After about two weeks of cleverly working the subject into every possible topic of dinner conversation, ("What? You have a lot of work to do because someone in your office is sick, momma? That's an awful lot like Climber. He doesn't have a friend anymore so he's probably got a lot more work to do too. Remember how My Teacher said we could buy another hermit crab for the classroom if we WANTED to? You don't remember that? Well, My Teacher said we could buy another hermit crab for the classroom. But only if you WANT to.")

Finally, sick of the hint dropping, I acquiesced and we purchased another crab for the classroom. We got twenty-five or so thank you cards from all the kids in the class. Which made it totally worth the eight bucks because: have you ever SEEN twenty-five first graders try to draw a hermit crab? It's hiLARious! It was immediately named Buggy (it had a ladybug painted on its shell - so creative these children are) and it almost as immediately died.


Fortunately, the children had already dealt with the sad prospect of pet death once this year and so crab death number two didn't affect them nearly as badly as the first did.

This time My Teacher bought the class a new hermit crab. I found out later that she figured out they had probably died because they were keeping the crabs right under the heater vent, so I guess she felt guilty enough to shell out (shell out, get it? I kill me.) for a replacement crab this time. It immediately moved out of it's shell and into the shell the original Star had inhabited, and so, it was renamed from whatever temporary name they had selected to Star II. Which totally makes me laugh because it reminds me of Snowball I - V of The Simpsons fame.

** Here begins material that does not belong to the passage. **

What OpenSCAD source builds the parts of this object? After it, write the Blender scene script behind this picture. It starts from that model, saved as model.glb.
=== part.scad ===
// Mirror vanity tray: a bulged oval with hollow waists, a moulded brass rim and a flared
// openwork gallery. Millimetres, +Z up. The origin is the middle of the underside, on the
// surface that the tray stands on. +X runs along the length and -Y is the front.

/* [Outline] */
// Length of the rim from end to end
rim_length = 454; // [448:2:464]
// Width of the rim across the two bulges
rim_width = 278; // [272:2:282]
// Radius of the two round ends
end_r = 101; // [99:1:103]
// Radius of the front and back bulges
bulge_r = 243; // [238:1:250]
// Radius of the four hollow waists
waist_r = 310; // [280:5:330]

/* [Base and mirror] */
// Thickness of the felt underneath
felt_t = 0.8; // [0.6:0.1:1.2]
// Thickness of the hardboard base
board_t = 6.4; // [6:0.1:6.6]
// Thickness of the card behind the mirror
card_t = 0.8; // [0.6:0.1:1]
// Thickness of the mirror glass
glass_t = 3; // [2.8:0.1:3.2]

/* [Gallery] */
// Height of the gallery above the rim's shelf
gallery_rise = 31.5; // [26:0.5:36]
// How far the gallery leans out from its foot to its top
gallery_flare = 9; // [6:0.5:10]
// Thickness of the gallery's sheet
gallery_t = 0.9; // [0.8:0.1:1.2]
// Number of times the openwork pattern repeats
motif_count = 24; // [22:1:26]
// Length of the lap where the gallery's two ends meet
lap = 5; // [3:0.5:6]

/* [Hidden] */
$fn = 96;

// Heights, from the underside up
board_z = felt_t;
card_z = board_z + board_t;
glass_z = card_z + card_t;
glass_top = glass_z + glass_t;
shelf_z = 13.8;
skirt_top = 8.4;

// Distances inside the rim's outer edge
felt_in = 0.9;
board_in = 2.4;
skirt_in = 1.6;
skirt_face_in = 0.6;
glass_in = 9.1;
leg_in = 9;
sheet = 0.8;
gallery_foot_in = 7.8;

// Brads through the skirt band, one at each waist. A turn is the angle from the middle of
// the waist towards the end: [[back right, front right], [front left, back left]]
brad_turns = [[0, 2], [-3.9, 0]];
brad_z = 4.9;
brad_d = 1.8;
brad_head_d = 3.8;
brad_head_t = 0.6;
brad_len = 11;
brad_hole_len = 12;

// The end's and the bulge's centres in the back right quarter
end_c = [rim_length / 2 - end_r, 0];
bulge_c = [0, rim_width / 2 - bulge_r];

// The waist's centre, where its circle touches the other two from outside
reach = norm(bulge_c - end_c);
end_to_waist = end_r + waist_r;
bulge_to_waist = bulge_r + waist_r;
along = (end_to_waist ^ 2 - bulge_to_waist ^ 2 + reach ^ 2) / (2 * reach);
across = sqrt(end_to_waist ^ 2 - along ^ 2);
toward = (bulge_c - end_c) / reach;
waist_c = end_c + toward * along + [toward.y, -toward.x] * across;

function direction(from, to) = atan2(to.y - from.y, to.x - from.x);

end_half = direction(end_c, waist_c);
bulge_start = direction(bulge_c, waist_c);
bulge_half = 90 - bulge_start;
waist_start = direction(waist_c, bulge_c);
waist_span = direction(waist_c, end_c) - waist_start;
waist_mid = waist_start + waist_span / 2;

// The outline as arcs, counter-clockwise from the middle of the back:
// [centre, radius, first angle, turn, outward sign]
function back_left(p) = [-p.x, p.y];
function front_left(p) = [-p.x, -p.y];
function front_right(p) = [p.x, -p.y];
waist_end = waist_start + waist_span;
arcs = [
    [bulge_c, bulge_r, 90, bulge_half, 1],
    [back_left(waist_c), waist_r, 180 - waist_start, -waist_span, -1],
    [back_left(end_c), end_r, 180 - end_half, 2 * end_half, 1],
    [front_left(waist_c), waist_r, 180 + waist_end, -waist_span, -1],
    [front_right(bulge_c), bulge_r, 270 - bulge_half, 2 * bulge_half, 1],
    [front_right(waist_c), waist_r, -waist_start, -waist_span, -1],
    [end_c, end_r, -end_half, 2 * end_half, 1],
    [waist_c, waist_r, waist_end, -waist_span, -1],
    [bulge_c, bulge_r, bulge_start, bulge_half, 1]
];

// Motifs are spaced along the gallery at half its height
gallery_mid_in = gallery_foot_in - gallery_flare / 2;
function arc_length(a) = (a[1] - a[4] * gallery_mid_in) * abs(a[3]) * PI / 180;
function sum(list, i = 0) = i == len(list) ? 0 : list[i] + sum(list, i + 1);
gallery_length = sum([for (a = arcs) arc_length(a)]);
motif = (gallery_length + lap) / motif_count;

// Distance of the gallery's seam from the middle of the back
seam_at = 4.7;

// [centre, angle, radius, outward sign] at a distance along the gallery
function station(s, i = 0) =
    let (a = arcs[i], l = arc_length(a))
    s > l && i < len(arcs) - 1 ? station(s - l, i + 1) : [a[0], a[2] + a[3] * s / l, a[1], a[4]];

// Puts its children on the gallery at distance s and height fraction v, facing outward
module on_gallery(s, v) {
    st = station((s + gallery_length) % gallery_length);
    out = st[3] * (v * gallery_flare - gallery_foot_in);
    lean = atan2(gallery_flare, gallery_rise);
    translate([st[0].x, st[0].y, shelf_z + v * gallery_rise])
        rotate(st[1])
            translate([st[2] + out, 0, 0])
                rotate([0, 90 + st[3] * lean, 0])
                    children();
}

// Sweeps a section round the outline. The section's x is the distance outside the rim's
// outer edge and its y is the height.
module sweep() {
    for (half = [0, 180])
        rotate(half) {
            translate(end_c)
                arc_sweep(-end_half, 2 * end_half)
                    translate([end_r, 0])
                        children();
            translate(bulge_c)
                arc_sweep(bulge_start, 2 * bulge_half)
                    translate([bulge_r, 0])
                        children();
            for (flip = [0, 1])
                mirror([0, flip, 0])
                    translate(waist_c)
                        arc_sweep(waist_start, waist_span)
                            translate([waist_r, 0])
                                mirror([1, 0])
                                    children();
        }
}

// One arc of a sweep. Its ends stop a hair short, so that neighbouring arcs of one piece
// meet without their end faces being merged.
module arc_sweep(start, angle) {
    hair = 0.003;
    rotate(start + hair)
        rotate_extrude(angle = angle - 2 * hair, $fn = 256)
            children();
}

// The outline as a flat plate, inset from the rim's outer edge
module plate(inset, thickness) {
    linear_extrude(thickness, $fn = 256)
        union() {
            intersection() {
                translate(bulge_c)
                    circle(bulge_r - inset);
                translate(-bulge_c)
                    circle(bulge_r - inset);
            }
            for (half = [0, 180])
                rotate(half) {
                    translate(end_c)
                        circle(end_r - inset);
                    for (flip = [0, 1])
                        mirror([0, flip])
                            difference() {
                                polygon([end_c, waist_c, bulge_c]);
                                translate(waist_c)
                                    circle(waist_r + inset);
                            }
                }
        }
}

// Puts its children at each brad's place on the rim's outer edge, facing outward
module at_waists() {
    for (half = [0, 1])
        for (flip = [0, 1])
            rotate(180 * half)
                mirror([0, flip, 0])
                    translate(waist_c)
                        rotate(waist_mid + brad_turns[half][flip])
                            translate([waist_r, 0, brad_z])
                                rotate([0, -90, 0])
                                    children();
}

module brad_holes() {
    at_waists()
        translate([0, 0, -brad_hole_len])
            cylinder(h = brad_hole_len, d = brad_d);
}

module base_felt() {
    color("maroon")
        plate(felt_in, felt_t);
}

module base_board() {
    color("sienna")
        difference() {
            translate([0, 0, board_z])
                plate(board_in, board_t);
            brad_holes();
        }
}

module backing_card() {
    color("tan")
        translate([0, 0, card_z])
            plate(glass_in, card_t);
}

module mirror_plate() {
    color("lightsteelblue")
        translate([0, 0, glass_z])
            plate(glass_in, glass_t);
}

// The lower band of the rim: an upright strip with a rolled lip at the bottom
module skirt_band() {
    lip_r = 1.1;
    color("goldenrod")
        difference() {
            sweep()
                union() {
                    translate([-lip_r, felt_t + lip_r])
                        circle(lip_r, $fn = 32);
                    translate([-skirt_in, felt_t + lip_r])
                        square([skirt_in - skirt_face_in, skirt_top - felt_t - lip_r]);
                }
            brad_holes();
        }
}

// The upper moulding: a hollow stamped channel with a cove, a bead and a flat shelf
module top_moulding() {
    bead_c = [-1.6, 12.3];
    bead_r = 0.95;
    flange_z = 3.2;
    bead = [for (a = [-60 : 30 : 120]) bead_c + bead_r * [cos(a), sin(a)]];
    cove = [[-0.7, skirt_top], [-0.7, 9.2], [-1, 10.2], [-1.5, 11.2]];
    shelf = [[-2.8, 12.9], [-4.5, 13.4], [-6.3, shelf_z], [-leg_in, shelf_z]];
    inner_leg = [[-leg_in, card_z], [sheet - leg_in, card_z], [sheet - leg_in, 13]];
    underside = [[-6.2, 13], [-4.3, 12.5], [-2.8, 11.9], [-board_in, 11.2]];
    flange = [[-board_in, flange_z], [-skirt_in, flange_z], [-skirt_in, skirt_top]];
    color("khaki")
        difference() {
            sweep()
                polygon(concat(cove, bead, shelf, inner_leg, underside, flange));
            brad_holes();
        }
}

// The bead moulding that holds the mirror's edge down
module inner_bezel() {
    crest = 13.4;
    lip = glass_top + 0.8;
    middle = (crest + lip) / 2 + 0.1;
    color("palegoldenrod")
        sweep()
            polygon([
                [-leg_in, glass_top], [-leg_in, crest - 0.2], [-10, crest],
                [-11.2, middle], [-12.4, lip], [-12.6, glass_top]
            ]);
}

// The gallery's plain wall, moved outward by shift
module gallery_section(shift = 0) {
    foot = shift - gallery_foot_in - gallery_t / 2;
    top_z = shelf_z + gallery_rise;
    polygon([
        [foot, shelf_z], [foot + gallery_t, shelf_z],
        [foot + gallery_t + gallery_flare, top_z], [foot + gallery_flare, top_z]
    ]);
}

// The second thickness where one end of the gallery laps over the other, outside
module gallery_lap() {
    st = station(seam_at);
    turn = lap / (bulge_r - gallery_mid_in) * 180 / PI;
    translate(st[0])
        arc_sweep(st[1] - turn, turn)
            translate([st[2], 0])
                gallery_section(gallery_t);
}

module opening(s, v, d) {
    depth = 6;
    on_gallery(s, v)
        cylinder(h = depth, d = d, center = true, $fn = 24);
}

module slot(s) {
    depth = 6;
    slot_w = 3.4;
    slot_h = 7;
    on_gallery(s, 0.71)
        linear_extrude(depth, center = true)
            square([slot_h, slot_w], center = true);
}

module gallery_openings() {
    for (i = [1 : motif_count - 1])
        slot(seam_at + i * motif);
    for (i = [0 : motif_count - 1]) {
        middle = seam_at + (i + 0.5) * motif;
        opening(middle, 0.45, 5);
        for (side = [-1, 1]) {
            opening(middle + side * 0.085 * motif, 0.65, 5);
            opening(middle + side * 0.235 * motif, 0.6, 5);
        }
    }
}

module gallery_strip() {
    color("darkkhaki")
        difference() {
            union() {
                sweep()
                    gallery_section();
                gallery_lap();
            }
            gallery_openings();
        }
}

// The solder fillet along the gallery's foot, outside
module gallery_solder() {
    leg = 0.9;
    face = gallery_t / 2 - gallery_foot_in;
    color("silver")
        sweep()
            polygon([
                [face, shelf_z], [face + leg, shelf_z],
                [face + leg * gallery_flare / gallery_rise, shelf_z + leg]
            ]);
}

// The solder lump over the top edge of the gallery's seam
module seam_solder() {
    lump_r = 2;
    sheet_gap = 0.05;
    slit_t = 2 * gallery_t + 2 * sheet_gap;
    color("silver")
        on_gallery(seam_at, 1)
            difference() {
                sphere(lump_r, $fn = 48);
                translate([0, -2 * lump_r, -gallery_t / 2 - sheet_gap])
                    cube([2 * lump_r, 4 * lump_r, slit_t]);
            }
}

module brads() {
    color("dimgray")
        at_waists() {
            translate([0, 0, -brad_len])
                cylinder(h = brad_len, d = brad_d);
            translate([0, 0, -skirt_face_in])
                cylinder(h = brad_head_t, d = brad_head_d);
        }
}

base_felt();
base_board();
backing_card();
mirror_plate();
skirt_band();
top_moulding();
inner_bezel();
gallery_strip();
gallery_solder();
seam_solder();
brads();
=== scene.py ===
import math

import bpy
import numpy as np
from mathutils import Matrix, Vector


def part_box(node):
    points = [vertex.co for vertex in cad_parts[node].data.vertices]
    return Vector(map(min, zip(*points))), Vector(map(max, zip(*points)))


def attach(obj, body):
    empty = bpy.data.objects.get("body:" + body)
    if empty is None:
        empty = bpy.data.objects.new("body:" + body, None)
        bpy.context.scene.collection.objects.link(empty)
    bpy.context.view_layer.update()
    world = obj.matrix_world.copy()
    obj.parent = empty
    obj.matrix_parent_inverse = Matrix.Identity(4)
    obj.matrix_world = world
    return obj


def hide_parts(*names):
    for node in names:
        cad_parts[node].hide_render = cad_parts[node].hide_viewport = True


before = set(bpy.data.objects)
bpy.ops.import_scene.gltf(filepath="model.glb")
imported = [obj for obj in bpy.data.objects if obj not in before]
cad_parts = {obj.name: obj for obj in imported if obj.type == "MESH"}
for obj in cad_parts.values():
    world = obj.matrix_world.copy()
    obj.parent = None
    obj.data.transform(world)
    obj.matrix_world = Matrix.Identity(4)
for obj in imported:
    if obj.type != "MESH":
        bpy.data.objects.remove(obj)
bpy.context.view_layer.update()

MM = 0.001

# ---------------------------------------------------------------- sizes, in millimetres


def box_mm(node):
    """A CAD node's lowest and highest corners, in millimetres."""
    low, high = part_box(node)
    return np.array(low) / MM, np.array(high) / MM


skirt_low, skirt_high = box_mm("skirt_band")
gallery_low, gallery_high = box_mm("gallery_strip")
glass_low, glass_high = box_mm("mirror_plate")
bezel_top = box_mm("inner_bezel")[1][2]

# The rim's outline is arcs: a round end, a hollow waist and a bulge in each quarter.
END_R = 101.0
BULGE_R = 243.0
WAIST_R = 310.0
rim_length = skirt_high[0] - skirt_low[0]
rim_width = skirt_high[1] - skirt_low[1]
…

Toward the end of September, when the schools were closed for a few days for Yom Kippur and a couple of teacher professional days, we started getting new hints dropped: "My Teacher says that if SOMEone wants to bring the hermit crabs home over the holiday, they totally can because they can't really go that long without having someone water them. They'll get too dehydrated and they MIGHT DIE. Can we take them home, momma? Can we? Can we? Canwecanwecanwecanwecanwe?" Clearly we've moved past the wink, wink, nudge, nudge stage.

Well, we couldn't be responsible for yet more grief in the first grade, so we agreed to have the hermit crabs join us for the Day of Atonement.

Then came the lead up to Thanksgiving. The Dormouse had planned for the hermit crabs to come to our house over the Thanksgiving holiday even before the adults in the picture knew when Thanksgiving was this year. I told The Dormouse that if someone else wanted to bring the hermit crabs home for Thanksgiving weekend, she should let that person have a chance. She agreed.

And s
o, you guessed it, the hermit crabs were our guests for Thanksgiving dinner.

When Christmas break rolled around, we were again peppered with lodging requests and I made it clear to My Teacher in case the message had been intercepted before, that we'd be happy to take home the hermit crabs if, and only if, there were no other families who wanted the chance to care for them. Because it's not fair for us to always have the hermit crab guests. Someone else should clearly get a turn if they want it. I'm not really sure why I was surprised that no other takers arose.

We even prepared for their arrival by making the hermit crabs the subject of The Dormouse's 2009 Christmas ornament. You can read an abbreviated version of the hermit crab story here. But wait, there's more.

The problem with Christmas break was that we had a big snowstorm and school was closed the three days before Christmas break even started, so we never got the chance to pick up the hermit crabs. I'd assumed that My Teacher would pick them up and take them home. But a couple of days later, we got an email from My Teacher saying she was out of town and could we pick up the hermit crabs because she was afraid that after four days they'd be out of water and die. We agreed, and asked how to get into the building if school was closed. A few emails went back and forth between the school administration and My Teacher and finally she wrote back to us saying, "They're telling me that they don't want parents to go to the school because there's 'snow in the parking lot and it hasn't been plowed and it's very dangerous.' So the building is closed to the public. I was told not to ask parents to go there. So thanks, but it looks like you won't need to go get them. I asked someone who is there to water the crabs for the next two weeks; let's hope they do it."

Personally, I thought this was the lamest 'beat it kid, you bother me' a school district has ever come up with and I knew as well as that teacher did, no one was going to remember to water the hermit crabs so when the kids returned to school in January, they were going to come back to two dead hermit crabs.

So The KingofHearts and I figured all they could do was kick us out and we braved that death trap of a parking lot with it's three inches of snow in it (which was totally plowed when we went down there). There was no administration, but the cleaning people were there working (apparently, it's too dangerous for parents, but not janitors?) and I bullied my way in with one of them by claiming that if they didn't let me in, the hermit crabs would DIE and they would be responsible for the DEATH of the classroom pet and all the children would CRY.

I actually said these things. Not only did I say them but I said them out loud and with a straight face. The things we parents are willing to go through for our children.

The woman at the door didn't know what to do with me and finally waved me on. When I got to them, the cage was like a desert and no one had been there to water them at all. So we took the hermit crabs and smuggled them out of the building, then nursed them back to health.

I later told My Teacher about this somewhat dodgy incident and apologized in case she took any flack for it. All she had to say was, "YAY! I was POSITIVE no one would have come to take care of them over the break and they'd be dead but I didn't want to tell you that. Let's hear it for the strong classroom moms!"

And that is the story of how we had hermit crab guests for Christmas.

A few days before Christmas, I was regaling my mother with the Saga of the Hermit Crabs and I said something about what a pain in the a** this was.

She simply replied, "Just be glad it wasn't a bunny."

Something tells me she's been through this drama before... but I wonder, With whom?